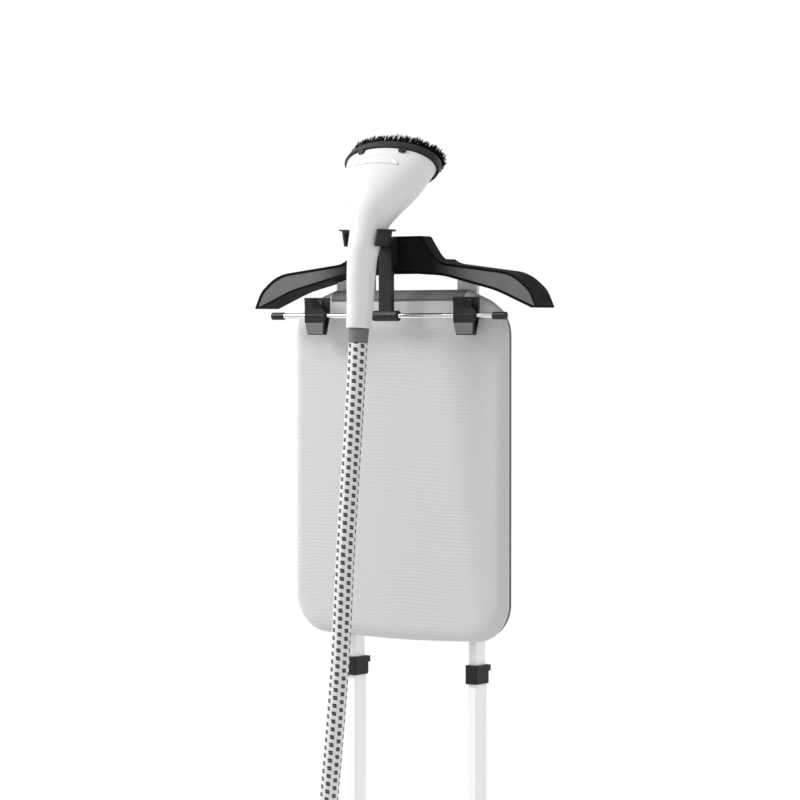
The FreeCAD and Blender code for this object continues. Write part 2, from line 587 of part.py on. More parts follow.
def build_bar():
    """Arm and sleeve under the hanger, the bar through it and a cap on each end."""
    sleeve = cylinder("sleeve", "sleeve_radius", "sleeve_length", ("-sleeve_length / 2", "bar_y", "bar_z"),
                      "x")
    arm = block("arm_strip", ("arm_wide", "arm_thick", "fork_low - bar_z"),
                ("-arm_wide / 2", "bar_y - arm_thick / 2", "bar_z"))
    foot = block("arm_foot_block", ("arm_wide", "hanger_front - bar_y", "arm_foot"),
                 ("-arm_wide / 2", "bar_y", "fork_low - arm_foot"))
    bore = cylinder("sleeve_bore", "bar_radius", "sleeve_length", ("-sleeve_length / 2", "bar_y", "bar_z"),
                    "x")
    node("bar_arm", cut("bar_arm_body", fuse("bar_arm_solid", sleeve, arm, foot), bore))
    node("trouser_bar",
         cylinder("bar", "bar_radius", "bar_length", ("-bar_length / 2", "bar_y", "bar_z"), "x"))
    caps = []
    for side, start in (("left", "-bar_length / 2 + cap_cover - cap_length"),
                        ("right", "bar_length / 2 - cap_cover")):
        cover = cylinder(f"cap_{side}_outer", "cap_radius", "cap_length", (start, "bar_y", "bar_z"), "x")
        bore = cylinder(f"cap_{side}_bore", "bar_radius", "bar_length",
                        ("-bar_length / 2", "bar_y", "bar_z"), "x")
        caps.append(cut(f"cap_{side}", cover, bore))
    node("bar_caps", group("bar_caps_group", caps))


# The two jaws of a clip, (forward of the bar's axis is negative, height above it, corner radius).
FRONT_JAW = [(-6.9, 22, 0.6), (-4.6, 22, 0.6), (-3.4, 8, 0), (-3.4, -6, 2), (-0.3, -20, 0), (-0.3, -22.5, 0.6),
             (-3.8, -22.5, 0.8), (-6.1, -6, 2), (-5.9, 8, 2)]
BACK_JAW = [(4.4, 22, 0.6), (6.6, 22, 0.6), (6.4, 0, 4), (3.4, -22.5, 0.8), (0.2, -22.5, 0.6), (0.2, -20, 0),
            (3.4, -6, 2), (3.4, 8, 0)]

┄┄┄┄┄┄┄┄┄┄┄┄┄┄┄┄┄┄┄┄

• **INSTRUCTIONS FOR THE TASK**: Print out the whole listing exactly as it appears.

• **EXERCISE SOLUTION**:
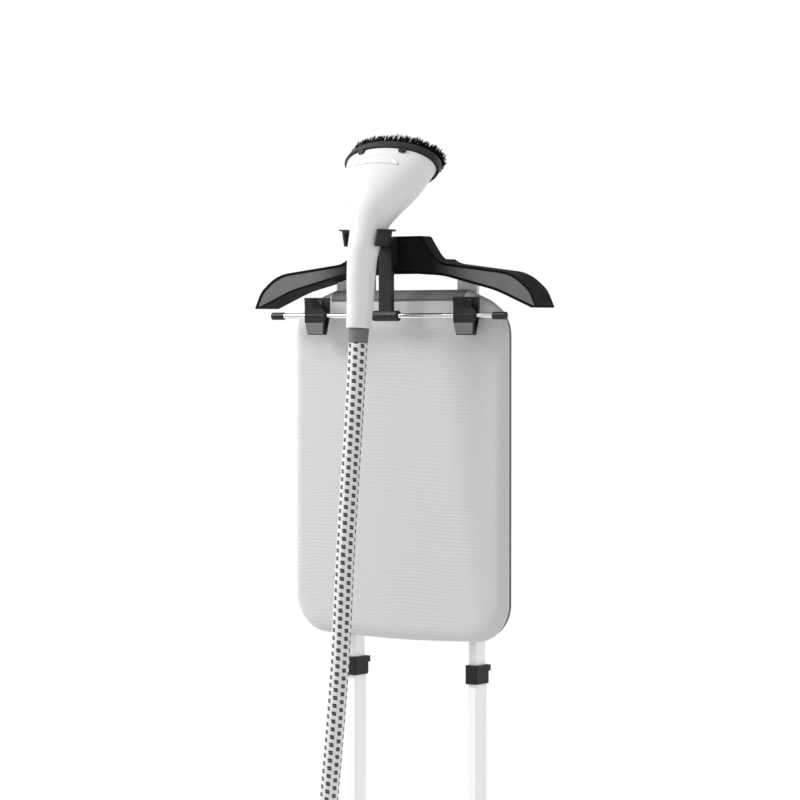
The FreeCAD and Blender code for this object continues. Write part 2, from line 587 of part.py on. More parts follow.
def build_bar():
    """Arm and sleeve under the hanger, the bar through it and a cap on each end."""
    sleeve = cylinder("sleeve", "sleeve_radius", "sleeve_length", ("-sleeve_length / 2", "bar_y", "bar_z"),
                      "x")
    arm = block("arm_strip", ("arm_wide", "arm_thick", "fork_low - bar_z"),
                ("-arm_wide / 2", "bar_y - arm_thick / 2", "bar_z"))
    foot = block("arm_foot_block", ("arm_wide", "hanger_front - bar_y", "arm_foot"),
                 ("-arm_wide / 2", "bar_y", "fork_low - arm_foot"))
    bore = cylinder("sleeve_bore", "bar_radius", "sleeve_length", ("-sleeve_length / 2", "bar_y", "bar_z"),
                    "x")
    node("bar_arm", cut("bar_arm_body", fuse("bar_arm_solid", sleeve, arm, foot), bore))
    node("trouser_bar",
         cylinder("bar", "bar_radius", "bar_length", ("-bar_length / 2", "bar_y", "bar_z"), "x"))
    caps = []
    for side, start in (("left", "-bar_length / 2 + cap_cover - cap_length"),
                        ("right", "bar_length / 2 - cap_cover")):
        cover = cylinder(f"cap_{side}_outer", "cap_radius", "cap_length", (start, "bar_y", "bar_z"), "x")
        bore = cylinder(f"cap_{side}_bore", "bar_radius", "bar_length",
                        ("-bar_length / 2", "bar_y", "bar_z"), "x")
        caps.append(cut(f"cap_{side}", cover, bore))
    node("bar_caps", group("bar_caps_group", caps))


# The two jaws of a clip, (forward of the bar's axis is negative, height above it, corner radius).
FRONT_JAW = [(-6.9, 22, 0.6), (-4.6, 22, 0.6), (-3.4, 8, 0), (-3.4, -6, 2), (-0.3, -20, 0), (-0.3, -22.5, 0.6),
             (-3.8, -22.5, 0.8), (-6.1, -6, 2), (-5.9, 8, 2)]
BACK_JAW = [(4.4, 22, 0.6), (6.6, 22, 0.6), (6.4, 0, 4), (3.4, -22.5, 0.8), (0.2, -22.5, 0.6), (0.2, -20, 0),
            (3.4, -6, 2), (3.4, 8, 0)]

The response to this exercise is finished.